Bu stratejik planlamaların “kentlilerin bir arada yaşamasını sağlamak” gibi bir hedefi olması, “kültürel çeşitlilik, toplumsal cinsiyet, etnik çeşitlilik ve dini inanç özgürlüğü konularını” ele alması öngörülüyor. Kuşkusuz amacı halka hizmet etmek olması gereken bir yerel yönetimden bu yaklaşım beklenir. Ama son on yılda yerel yönetimlerin geliştirdikleri stratejilerine baktığımızda kültür politikalarının tamamen ters bir yönde geliştiğini görüyoruz.
Tarık Zafer Tunaya Kültür Merkezi’nin nikah salonu haline getirilmesi de, her gün önünden geçtiğimiz kültür merkezinin amacı dışında kullanıldığını ancak nikah davetiyesi ile fark etmemiz de bu “dışlayıcı” kültür politikasının somut örneği. Yerel yönetim hizmet vermesi gereken halkın bir bölümünü dışlamış, o halk da aynı şekilde yerel yönetimin verdiği kültür hizmetleri ile ilgisini kesmiş.   
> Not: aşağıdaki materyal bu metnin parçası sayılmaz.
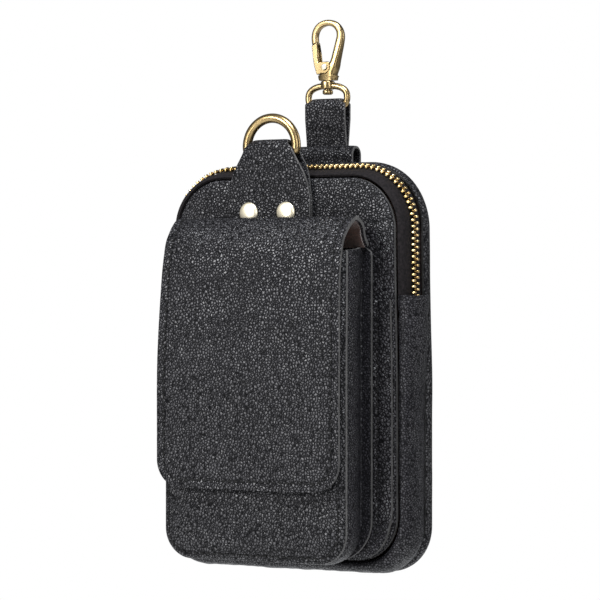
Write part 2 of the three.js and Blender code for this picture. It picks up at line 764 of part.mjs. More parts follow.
// The pouch's side wall, narrower at its foot, and the flange that is sewn to the panel
function pouchGusset() {
  const rows = POUCH_GUSSET_SECTION.map(({ waist, depth }) => ({
    out: -waist * POUCH_WAIST,
    y: POUCH_FACE + depth * POUCH_DEPTH,
    lift: waist > 0 ? waist * FLANGE_LIFT : 0,
    top: POUCH_TOP_HEIGHT + depth * POUCH_TOP_RISE,
  }));
  const top = POUCH_TOP_HEIGHT + POUCH_TOP_RISE;
  const foot = { y: FLANGE_FACE, lift: FLANGE_LIFT, top };
  rows.push({ ...foot, out: -POUCH_WAIST });
  rows.push({ ...foot, out: FLANGE_WIDTH - POUCH_WAIST });
  const rails = rows.map(({ out, y, lift, top: end }) => {
    const half = POUCH_WIDTH / 2 + out;
    const base = POUCH_BOTTOM - out + lift - POUCH_WAIST * (lift / FLANGE_LIFT) * 0.5;
    const radius = POUCH_RADIUS + out + lift;
    return uPoints({ half, end, base, radius }).map(([x, z]) => pouchPoint(x, y, z));
  });
  const grid = rails[0].map((_, i) => rails.map((rail) => rail[i]));
  return piece("pouch_gusset", wallBody(grid, -POUCH_LEATHER, false), smoothLook);
}

// The flap's outer surface as a curve in Y-Z, from its sewn root to its lower edge
function flapCurve() {
  const root = PANEL_FACE - GAP;
  const climb = (rise) => POUCH_TOP_HEIGHT + rise * FLAP_ARCH;
  const fall = (drop) => climb(1) - drop * FLAP_DROP;
  const points = [
    ...FLAP_ROOT.map(({ rise, stack }) => at(0, root - stack * TAB_STACK, climb(rise))),
    ...FLAP_TOP.map(({ reach, rise }) => pouchPoint(0, reach * FLAP_FACE, climb(rise))),
    ...FLAP_FRONT.map(({ reach, drop }) => pouchPoint(0, reach * FLAP_FACE, fall(drop))),
  ];
  return new THREE.CatmullRomCurve3(points, false, "centripetal");
}

// Distances along the flap with its half width there: the root, the full width, the round corners
function flapRows(length) {
  const rows = [];
  const root = FLAP_ROOT_LENGTH / length;
  rows.push({ u: 0, half: FLAP_ROOT_WIDTH / 2 });
  rows.push({ u: root, half: FLAP_ROOT_WIDTH / 2 });
  rows.push({ u: root * 1.04, half: 0.48 * FLAP_WIDTH });
  const straight = 1 - FLAP_RADIUS / length;
  const first = root * 1.35;
  for (let k = 0; k <= 13; k += 1) {
    rows.push({ u: mix(first, straight, (k / 13) ** 1.25), half: FLAP_WIDTH / 2 });
  }
  for (let k = 1; k <= 5; k += 1) {
    const angle = ((k / 5) * Math.PI) / 2;
    const half = FLAP_WIDTH / 2 - FLAP_RADIUS * (1 - Math.cos(angle));
    rows.push({ u: straight + (FLAP_RADIUS * Math.sin(angle)) / length, half });
  }
  return rows;
}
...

Yerel yönetimler hizmet vermekle yükümlü oldukları yörenin tüm halkına seslenecek kültürel etkinlikler yapmıyorlar. Toplumsal cinsiyet, etnik çeşitlilik ve dini inanç özgürlüğüne ise hiç aldırılmıyorlar. Yazılı belgelerinde tüm toplumu kucakladıklarını belirten parıltılı laflar etseler de gerçek stratejilerinde kültürel çeşitlilik değil tek renkli bir kültürü iletmek var. Kendi siyasi bakışlarına uygun kültürel etkinlikler yapıyor ve sadece kendileri ile aynı görüşteki insanlara hizmet veriyorlar. O nedenle de eğer aynı görüşte değilseniz bir süre sonra mahallenizde bir kültür merkezi olmasının ve orada çeşitli kültürel etkinlikler yapılmasının sizin için bir anlamı kalmıyor. Sizin için orası sadece bir nikah salonu haline geliyor. “Kültür” isminde kalıyor. “Adını yaşatmak için” açtıkları kültür merkezini nikah salonu haline getiren bir yerel yönetimden Tarık Zafer Tunaya’nın 100. yaşını çeşitli etkinliklerle kutlamasını da beklemiyorsunuz.